Inserido diretamente no
contexto, vi-me convidado a deixar-lhe a orientação espírita, que mostra a vida
maior com toda sua pujança e grandeza, a nos lembrar que Deus se compadece de
todos os que sofrem e dos que fazem sofrer, amando-os indistintamente.
Ó, Senhor, se soubéssemos
um pouco mais da presença do Onipotente em nossas vidas, quantas tristezas
poderíamos superar com equilíbrio e serenidade. Teríamos convicção, por
exemplo, de que assim que cometemos um erro grave, abrindo campo para futuros
sofrimentos, recebemos ao mesmo tempo incontáveis oportunidades de reajuste,
não através da dor, mas pela grandeza do amor, que é capaz de nos fazer
resgatar o débito sem precisar que passemos pelo mesmo mal causado a outrem.
A noção correta das
normas do Regente Supremo do Universo nos dá certeza de que lesões terríveis
como a do estupro poderiam ter sido evitadas, com o despertamento anterior de
quem está em dívida. Entre a ferida aberta da dor imediata e o discernimento
consolador da explicação espírita, rogo por que um dia a segunda opção seja a
mais aceita.
Mas como dizer isso a
quem está com a emoção em pedaços? Peço-te, portanto, Irmão, que nos ensines a
ampliar os efeitos do amor em nosso próprio ser. Quem sabe, assim, sintamos
menos dificuldades para orientar alguém, já que esse sentimento consegue falar
por si, ao consolar em silêncio.
Diante das diretrizes
materialistas que ainda regem o mundo, deixe-nos rogar-te por compreensão.

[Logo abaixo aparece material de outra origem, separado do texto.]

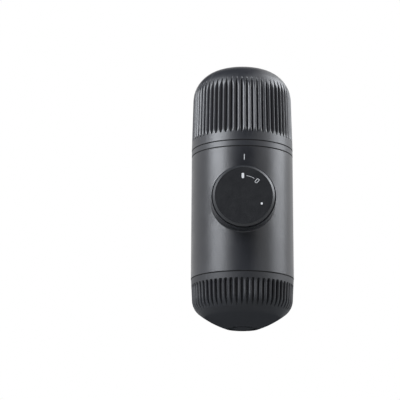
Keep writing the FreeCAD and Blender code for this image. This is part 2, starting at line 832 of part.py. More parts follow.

Compadece-te dessa mulher que chora, mas sobretudo do Espírito reencarnante que
aguarda uma decisão.
Despede-nos em tua profunda
paz, e roga a Deus pela Humanidade, para que nossos corações cheios de máculas
obscuras se transmutem em páginas vivas da tua mensagem, a fim de podermos
consolar com mais compaixão os que estão sofrendo tanto.
Assim seja!
Carlos Augusto Abranches. Reformador, junho de 1996.